What if Sexton turns out to be Patrick Beverley, only with the offensive aggression dialed up a bit and the defense slightly lesser? What if he’s a rich man’s Marcus Smart: deficient in isolated skills, yet combining to be something greater than the sum of his parts? Is he worth it at #9? How does the Knick front office judge lower ceilings versus higher floors this summer? If they’re unsure how Kristaps Porzignis returns from his ACL injury and unsure what they have still in Ntilikina, then there’s incentive to take the best player available. Of course, “best” is a subjective concept, and not everything can be quantified. Take will, for example.
Last November, Alabama trailed Minnesota 57-50 when beef started on the floor and the entire Crimson Tide bench was ejected for stepping onto the court. Alabama was left with five players, but soon injuries reduced them to three. The trio trailed 67-54. From that point on, led by Sexton‘s 40 points, the Tide went on a 26-16 run to cut the deficit to three.
The two teams were both ranked at the time, a combined 12-1, though the Golden Gophers, perhaps shook by the Sexton insurrection, would finish the year below .500 and tied for the 2nd-worst record in the Big Ten, with Alabama tying for 9th in the SEC (or 10th, if you’re a glass half-empty kinda girl). Watch Sexton balling out when all hopes is lost. There’s a freedom in his play. Does that suggest he’s able to relax when the lights are brightest, when hope seems dimmest? Maybe. Where there‘s a will there‘s a way, and there’s an audacity to Sexton that appeals.

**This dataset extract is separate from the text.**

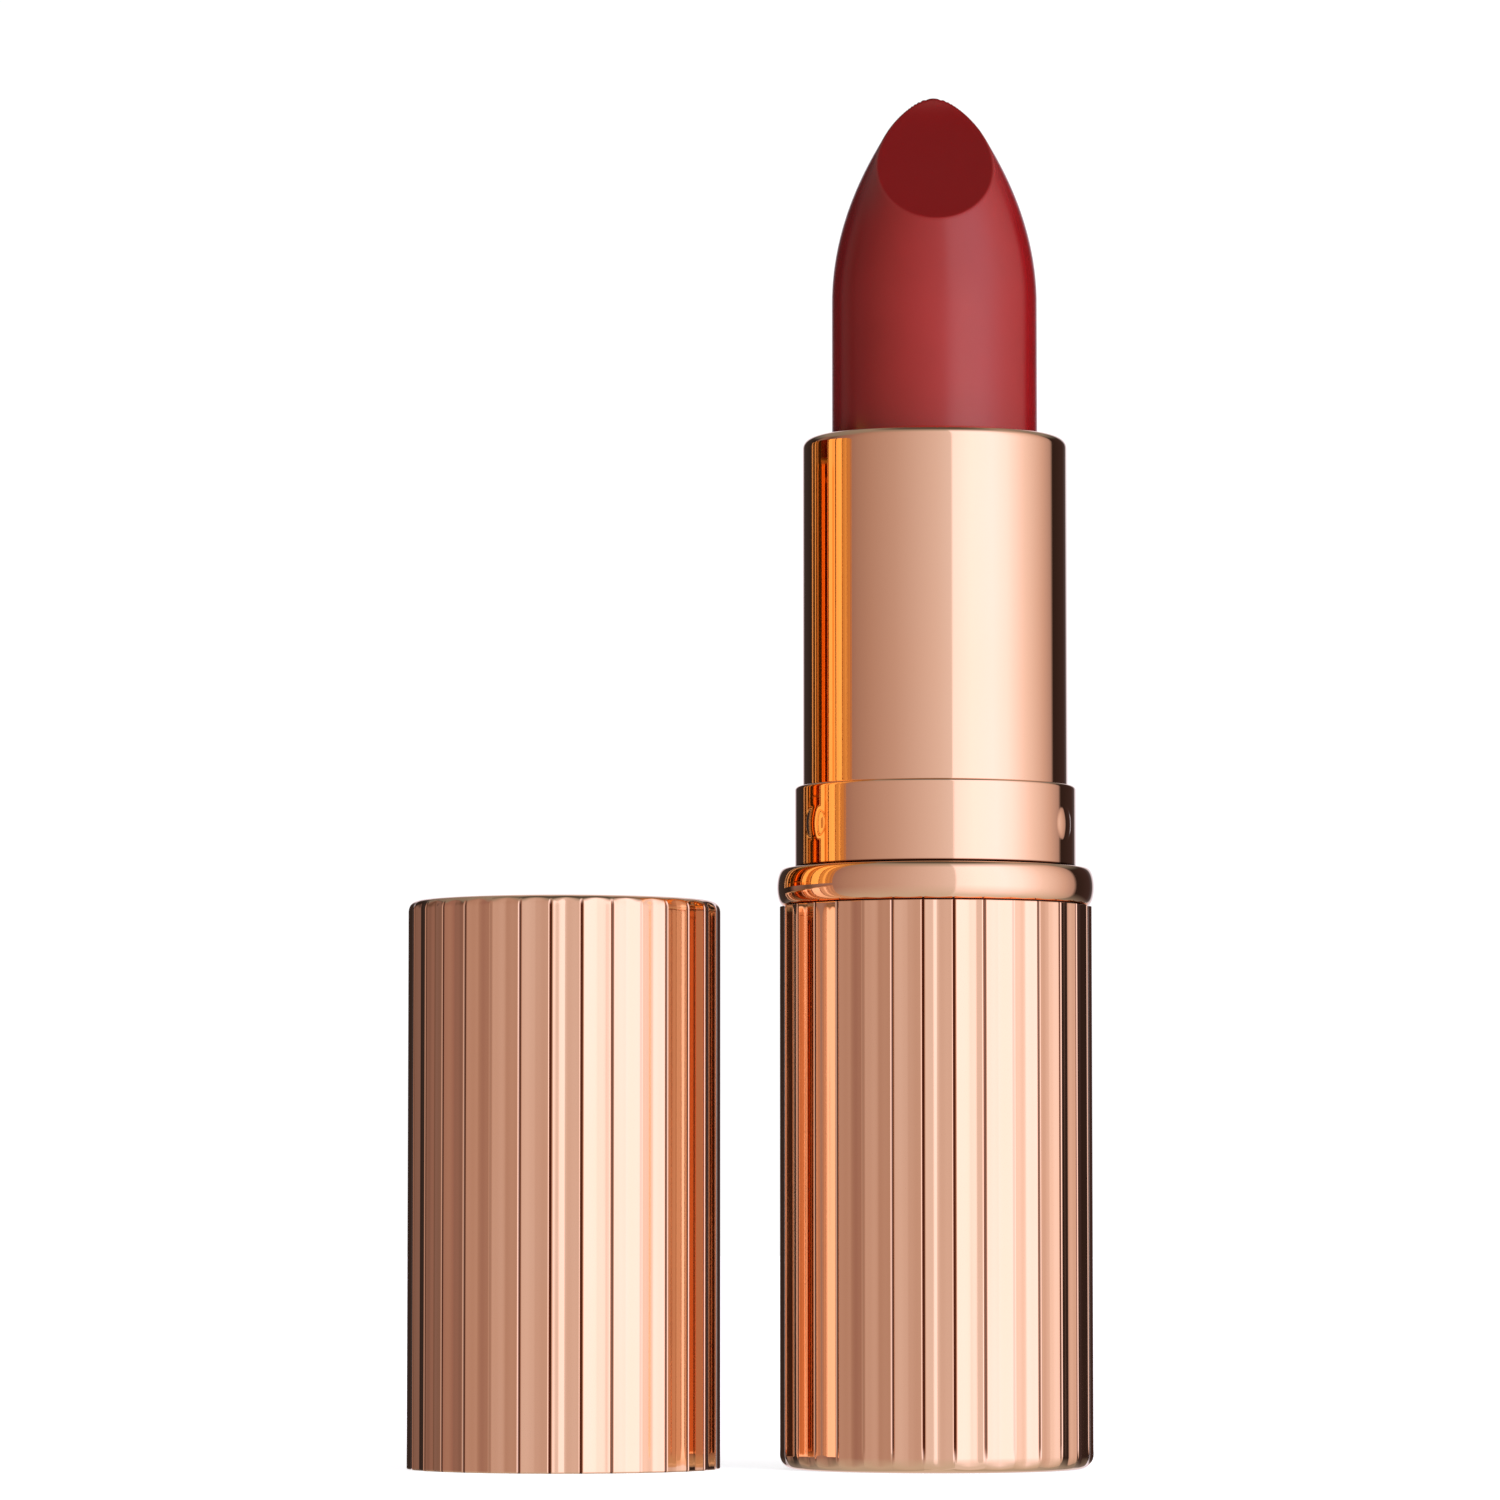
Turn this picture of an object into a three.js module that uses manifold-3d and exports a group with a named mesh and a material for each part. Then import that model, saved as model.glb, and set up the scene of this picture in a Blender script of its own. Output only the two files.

Of course, audacity without results looks like Nate Robinson tomfoolery.
You can’t win if you don’t play the game. In that sense, Collin Sexton is most certainly a player. He’ll come to play and he’ll come to win. I was struck looking at the graph of point guards drafted the past five years by how virtually none of them have established themselves as an All-Star going forward, much less as All-NBA. That’s because talent evaluation is more a question of alchemy than straight math (also ‘cuz “24 is the average age active point guards are named to their first All-NBA team.”)
Does Sexton make sense going forward alongside Ntilikina? Maybe. If Frank develops as a shooter, they could be an interesting backcourt. If Frank keeps adding muscle and grows another inch or two and settles in as more of a point forward on offense who can terrorize 3-4 positions on defense, that’d make Sexton’s job easier.
I try not to settle on a fixed opinion when scouting prospects. It’s impossible for anybody to project how a player’s future will unfold; when question marks include asterisks like “if he learns how to shoot” and “if the other young players on the team recover from devastating knee injuries or they learn how to shoot,” projection is no longer simply absurd, it’s obscene. Whether Collin Sexton makes sense for the Knicks in this year’s draft in many ways boils down to realities that have nothing to do with him and that nobody can forecast. But we can’t help imagining. Our Dr. Frankensteins insist upon it. Sexton could turn out to be a horror show at #9. Or he could become a monster who terrorizes the rest of the league.